ARC Review: In Oceans Deep by Bill Streever

In some ways, this book reminds me of Her Name, Titanic by the immensely talented and brilliant Charles Pellegrino, which is one of my favourite explorations of the depths of the ocean and the depths of space. In it, Pellegrino marvels at how little we know about the earth’s water, what myserious creatures might live at the bottom, where it’s darker than pitch, darker than midnight.

With In Oceans Deep, Streever skillfully outlines the same thesis – that human beings have long focused upward, aiming for the stars, and ignored the wonderland of discovery that exists in the oceans, those uncharted territories and little touched blue deserts.

From the synopsis:

In Oceans Deep celebrates the daring pioneers who tested the limits of what the human body can endure under water: free divers able to reach 300 feet on a single breath; engineers and scientists who uncovered the secrets of decompression; teenagers who built their own diving gear from discarded boilers and garden hoses in the 1930s; saturation divers who lived under water for weeks at a time in the 1960s; and the trailblazing men who voluntarily breathed experimental gases at pressures sufficient to trigger insanity.

Tracing both the little-known history and exciting future of how we travel and study the depths, Streever’s captivating journey includes seventeenth-century leather-hulled submarines, their nuclear-powered descendants, a workshop where luxury submersibles are built for billionaire clients, and robots capable of roving unsupervised between continents, revolutionizing access to the ocean.

I knew little about free diving before beginning this book, and while the scientific methods behind it (which I think Streever spends a bit too much time on) are of little interest to me personally, the limits that people will push their bodies to was fascinating.

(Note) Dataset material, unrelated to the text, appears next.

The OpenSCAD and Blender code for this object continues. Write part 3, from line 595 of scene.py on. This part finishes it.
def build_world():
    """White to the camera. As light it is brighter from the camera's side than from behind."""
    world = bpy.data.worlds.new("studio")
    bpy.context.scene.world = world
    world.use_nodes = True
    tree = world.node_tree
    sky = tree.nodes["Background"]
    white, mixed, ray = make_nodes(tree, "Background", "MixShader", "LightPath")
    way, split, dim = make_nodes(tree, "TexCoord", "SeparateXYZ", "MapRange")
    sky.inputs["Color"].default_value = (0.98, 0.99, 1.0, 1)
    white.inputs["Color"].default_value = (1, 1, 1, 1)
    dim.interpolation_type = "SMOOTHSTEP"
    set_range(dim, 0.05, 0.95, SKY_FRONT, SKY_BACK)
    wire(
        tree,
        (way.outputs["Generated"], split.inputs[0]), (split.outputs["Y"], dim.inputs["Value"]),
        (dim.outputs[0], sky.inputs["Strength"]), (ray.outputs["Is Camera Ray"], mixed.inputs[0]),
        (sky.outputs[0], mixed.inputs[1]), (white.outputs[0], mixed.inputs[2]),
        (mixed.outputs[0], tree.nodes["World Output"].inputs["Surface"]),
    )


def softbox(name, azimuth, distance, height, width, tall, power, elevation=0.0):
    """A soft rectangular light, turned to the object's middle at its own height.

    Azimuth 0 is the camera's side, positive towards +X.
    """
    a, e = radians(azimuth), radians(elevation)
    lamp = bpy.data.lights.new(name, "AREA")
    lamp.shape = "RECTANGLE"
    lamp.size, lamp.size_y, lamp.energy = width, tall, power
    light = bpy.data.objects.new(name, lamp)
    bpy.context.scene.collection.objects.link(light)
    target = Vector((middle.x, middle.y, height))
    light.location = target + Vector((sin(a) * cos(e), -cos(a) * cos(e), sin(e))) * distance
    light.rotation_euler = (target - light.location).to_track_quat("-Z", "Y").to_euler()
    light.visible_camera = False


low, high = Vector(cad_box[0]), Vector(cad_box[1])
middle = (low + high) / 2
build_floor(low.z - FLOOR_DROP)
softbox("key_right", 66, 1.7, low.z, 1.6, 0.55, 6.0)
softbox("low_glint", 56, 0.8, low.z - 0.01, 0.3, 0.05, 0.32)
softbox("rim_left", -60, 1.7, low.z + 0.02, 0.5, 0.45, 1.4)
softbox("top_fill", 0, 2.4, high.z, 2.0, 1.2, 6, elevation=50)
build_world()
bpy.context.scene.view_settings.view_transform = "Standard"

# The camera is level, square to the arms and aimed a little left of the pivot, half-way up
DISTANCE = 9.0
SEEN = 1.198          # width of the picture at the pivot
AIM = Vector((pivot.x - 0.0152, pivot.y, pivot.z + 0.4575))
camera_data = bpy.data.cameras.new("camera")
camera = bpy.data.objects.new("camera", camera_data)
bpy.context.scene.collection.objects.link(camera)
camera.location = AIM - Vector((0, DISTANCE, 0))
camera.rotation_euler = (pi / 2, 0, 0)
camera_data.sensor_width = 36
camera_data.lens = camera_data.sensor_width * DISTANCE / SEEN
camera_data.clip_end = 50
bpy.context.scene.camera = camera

These free divers “welcome” the convulsions of their diaphragms, fighting to breathe, spit out blood on the surface from lungs on the verge of crushing, and follow lines into the dark, anxious for that next personal record, or world-breaking depth. It’s dangerous, to be sure, but it’s also a testament to how far human beings will go in the name of exploration and the testing of the body.

With captivating prose and an obvious love for the ocean, Streever outlines the ways that we’ve studied the oceans from time immemorial, and the ways we’ve studied how far our bodies – and our machines – can go before they’re broken beneath the crushing weight of water.

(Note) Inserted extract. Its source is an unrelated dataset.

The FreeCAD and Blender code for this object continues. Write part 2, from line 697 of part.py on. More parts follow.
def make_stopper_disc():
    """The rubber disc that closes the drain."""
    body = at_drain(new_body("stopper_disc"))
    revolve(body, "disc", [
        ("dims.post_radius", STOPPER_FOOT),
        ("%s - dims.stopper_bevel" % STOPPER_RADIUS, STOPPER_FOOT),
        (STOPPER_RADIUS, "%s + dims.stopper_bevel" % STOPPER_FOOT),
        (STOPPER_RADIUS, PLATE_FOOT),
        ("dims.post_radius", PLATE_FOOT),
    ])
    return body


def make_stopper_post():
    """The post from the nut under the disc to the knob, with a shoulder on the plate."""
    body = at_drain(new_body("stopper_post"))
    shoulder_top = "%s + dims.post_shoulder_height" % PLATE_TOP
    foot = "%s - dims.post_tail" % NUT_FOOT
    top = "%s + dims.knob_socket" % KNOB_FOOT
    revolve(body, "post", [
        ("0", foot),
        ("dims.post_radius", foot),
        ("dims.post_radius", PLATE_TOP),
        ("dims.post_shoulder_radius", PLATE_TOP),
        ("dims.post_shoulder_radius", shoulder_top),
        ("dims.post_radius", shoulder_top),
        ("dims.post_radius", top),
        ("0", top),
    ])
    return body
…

It reminds me of mountaineers, tagging peaks and pushing beyond the realms of endurance, to breathe the thinnest air imaginable, while standing on the roofs of the world. It’s these kinds of people who find out what it means to be human, and find out what it means to discover. To stand or go where no one else has been, or where few have been, it must be the ultimate high. Whether they survive or not is almost beside the point – it’s what they come to know, sitting in a tiny submersible, touching the earth six miles down, in the Challenger Deep, where monsters may live.

Where their dreams live, and go on, to the next – the next depth, the next mountain, the next star. The next flicker in the unknown, reminding them what it means to be alive.